Incapacité à penser l’avenir
Loin de se limiter aux initiateurs du Projet spécial africain, Guillaume Blanc consacre trois autres chapitres à ceux qui par un effet de ruissellement l’ont mis en œuvre ou l’ont subi : les anciens colons reconvertis en experts de terrain et qui ont conforté des position de pouvoir au plus haut des États décolonisés, gardiens de paradis, chargés des basses œuvres du projet ; les dirigeants est-africains adeptes plus ou moins convaincus du Projet à l’instar de Julius Nyerere qui s’il « ne souhaite pas passer (ses) vacances à regarder des crocodiles », se dit prêt à en faire « la plus grande ressource de revenus de son pays » du moment qu’ils plaisent aux touristes américains et aux européens ; enfin le dernier groupe, celui des paysans locaux, des expulsés, des sans-voix, des résistants, des débrouillards, des survivants dont le dernier chapitre offre quelques portraits. Ceux-là ne sont pas les rêveurs, tous se sont accommodés du rêve de ceux qui souhaitaient mettre l’Afrique sous cloche.
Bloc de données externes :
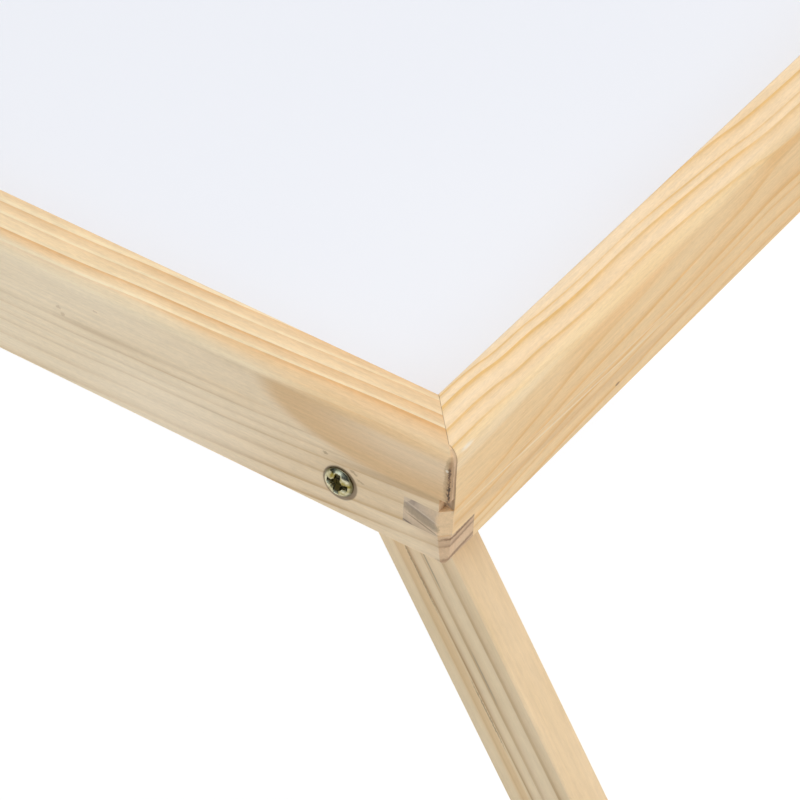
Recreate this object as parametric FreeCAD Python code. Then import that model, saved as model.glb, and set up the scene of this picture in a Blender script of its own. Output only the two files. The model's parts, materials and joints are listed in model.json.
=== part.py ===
import FreeCAD, Part

import math
import os

# A pine bed tray: a glued frame of four rails holds a white panel in its grooves, and two pairs of
# legs, each joined by a crossbar, swing on screws through the side rails.
# X runs along the side rails, Y along the end rails, Z up. The origin is on the floor, below the
# middle of the tray. All sizes are in millimetres.

# Overall sizes
TRAY_LENGTH = 500.0
TRAY_WIDTH = 300.0

# Rails: a section that slopes down to the outside, with a well-rounded outer arris
RAIL_THICKNESS = 11.0
RAIL_HEIGHT = 35.0
RAIL_TOP_FALL = 5.0
RAIL_TOP_ARRIS = 4.0
RAIL_INNER_ARRIS = 0.6
RAIL_BOTTOM_ARRIS = 0.5
RAIL_STOP_ARRIS = 0.8

# Corner joint of the rails: two box-joint fingers below, a lipped mitre above
FINGER_HEIGHT = 6.9
MITRE_LIP = 2.3
MITRE_GAP = 0.12
LIP_CLEAR_HEIGHT = 3.6
SIDE_FINGER_LOW_CHAMFER = 1.1
SIDE_FINGER_HIGH_CHAMFER = 2.1
END_FINGER_CHAMFER = 2.3
LIP_CHAMFER = 0.4

# Panel and the grooves that hold it
PANEL_THICKNESS = 3.2
PANEL_CORNER = 1.0
GROOVE_DEPTH = 5.5
GROOVE_PLAY = 0.2
PANEL_EDGE_PLAY = 0.5
LEG_TO_PANEL = 0.6

# Legs
LEG_WIDTH = 18.2
LEG_THICKNESS = 10.5
LEG_ARRIS = 0.6
PIVOT_INSET = 27.4
STOP_GAP = 0.05
FOLDED_TIP_GAP = 4.0

# Crossbars between the legs of a pair
CROSSBAR_WIDTH = 20.0
CROSSBAR_THICKNESS = 9.0
CROSSBAR_ARRIS = 0.6
CROSSBAR_FROM_FLOOR = 45.0
HOUSING_DEPTH = 2.0

# Pivot screws and washers
PIVOT_SHANK_RADIUS = 2.0
PIVOT_HEAD_RADIUS = 3.75
PIVOT_HEAD_RIM = 0.3
PIVOT_HEAD_HEIGHT = 1.5
PIVOT_BITE = 9.0
PIVOT_RUNNING_CLEARANCE = 0.08
HEAD_TO_RAIL = 0.05
WASHER_RADIUS = 4.5
WASHER_THICKNESS = 0.5
WASHER_TO_RAIL = 0.05
WASHER_BORE_CLEARANCE = 0.15

# Crossbar screws
CROSSBAR_SHANK_RADIUS = 1.6
CROSSBAR_HEAD_RADIUS = 3.3
CROSSBAR_HEAD_DEPTH = 1.9
CROSSBAR_HEAD_SINK = 0.3
CROSSBAR_SCREW_BITE = 18.0

# Domed head of the pivot screws: (share of the head's radius, share of its height)
HEAD_BULGE = (0.965, 0.5)
HEAD_BROW = (0.84, 0.76)
HEAD_RISE = (0.45, 0.945)

# Cross recesses, as shares of the head's radius, and a screw's point
RECESS_REACH = 0.68
RECESS_FLOOR_REACH = 0.26
RECESS_WING = 0.3
RECESS_DEPTH = 0.45
POINT_LENGTH = 3.0

# How far a cutting shape runs past what it cuts
OVERSHOOT = 1.0

# Worked out from the sizes above
HALF_LENGTH = TRAY_LENGTH / 2
HALF_WIDTH = TRAY_WIDTH / 2
PIVOT_HEIGHT = LEG_WIDTH / 2
PIVOT_X = HALF_LENGTH - PIVOT_INSET
LEG_FACE = RAIL_THICKNESS + WASHER_TO_RAIL + WASHER_THICKNESS
GROOVE_FLOOR = PIVOT_HEIGHT + LEG_WIDTH / 2 + LEG_TO_PANEL
END_FINGER_TOP = 2 * FINGER_HEIGHT
LIP_BOTTOM = END_FINGER_TOP + LIP_CLEAR_HEIGHT
PANEL_INSET = RAIL_THICKNESS - GROOVE_DEPTH + PANEL_EDGE_PLAY


def opening_angle():
    """Angle from vertical at which a leg's outer edge meets the rounded edge of the end rail."""
    across = PIVOT_INSET - RAIL_THICKNESS + RAIL_STOP_ARRIS
    down = PIVOT_HEIGHT - RAIL_STOP_ARRIS
    reach = LEG_WIDTH / 2 + STOP_GAP + RAIL_STOP_ARRIS
    return math.acos(reach / math.hypot(across, down)) - math.atan2(down, across)


LEG_ANGLE = opening_angle()
FOOT_SLOPE = LEG_WIDTH / 2 * math.tan(LEG_ANGLE)
LEG_REACH = PIVOT_X - FOLDED_TIP_GAP / 2 - FOOT_SLOPE
RAIL_BASE = LEG_REACH * math.cos(LEG_ANGLE) - PIVOT_HEIGHT
PIVOT_Z = RAIL_BASE + PIVOT_HEIGHT
CROSSBAR_DOWN = LEG_REACH - CROSSBAR_FROM_FLOOR


def rounded_face(corners, place):
    """Face of a polygon with corners (a, b, radius), rounded, where place(a, b) gives each point."""
    stretches = []
    for index, (a, b, radius) in enumerate(corners):
        here = FreeCAD.Vector(a, b, 0)
        to_last = (FreeCAD.Vector(*corners[index - 1][:2], 0) - here).normalize()
        to_next = (FreeCAD.Vector(*corners[(index + 1) % len(corners)][:2], 0) - here).normalize()
        half_turn = to_last.getAngle(to_next) / 2
        inward = (to_last + to_next).normalize()
        start = here + to_last * (radius / math.tan(half_turn))
        middle = here + inward * (radius / math.sin(half_turn) - radius)
        end = here + to_next * (radius / math.tan(half_turn))
        stretches.append([place(point.x, point.y) for point in (start, middle, end)])
    edges = []
    for index, (start, middle, end) in enumerate(stretches):
        if corners[index][2] > 0:
            edges.append(Part.Arc(start, middle, end).toShape())
        next_start = stretches[(index + 1) % len(stretches)][0]
        edges.append(Part.LineSegment(end, next_start).toShape())
    return Part.Face(Part.Wire(edges))


def block(x_span, y_span, z_span):
    """Box between two limits on each axis, given in either order."""
    low = FreeCAD.Vector(min(x_span), min(y_span), min(z_span))
    high = FreeCAD.Vector(max(x_span), max(y_span), max(z_span))
    size = high - low
    return Part.makeBox(size.x, size.y, size.z, low)


def prism(corners, z_span):
    """Upright prism over a polygon of (x, y) corners."""
    low, high = z_span
    points = [FreeCAD.Vector(x, y, low) for x, y in corners]
    outline = Part.makePolygon(points + points[:1])
    return Part.Face(outline).extrude(FreeCAD.Vector(0, 0, high - low))


def at_corner(end, side, inset_x, inset_y):
    """Point (x, y) a distance inside the frame's outer faces, at the corner with signs end, side."""
    return (end * (HALF_LENGTH - inset_x), side * (HALF_WIDTH - inset_y))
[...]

Si ce compte-rendu leur réserve la portion congrue, c’est parce que la « mission écologique pour sauver l’Afrique » des diplomates-experts nous semble une formidable démonstration de la nocivité des idéologies, ici appelées « rêves » parce qu’il est question de paradis, et de leur incapacité à envisager l’avenir. Les préservationnistes se sont trompé de menace. Le glacier du Kilimandjaro et la faune qu’il hébergeait ont quasiment disparu. Pas du fait des Africains qui le subissent, mais du réchauffement climatique. Ultime cadeau du Nord développé, le Nord des gentlemen-experts.
Françoise Gour
article paru dans L’ours 535 mai juin 2024
1 – Concept emprunté à l’historien néerlandais Raf de Bont qui, lui, parle de « Nature’s diplomats ». Le lecteur notera l’emploi du génitif saxon qui fait de la nature une personne.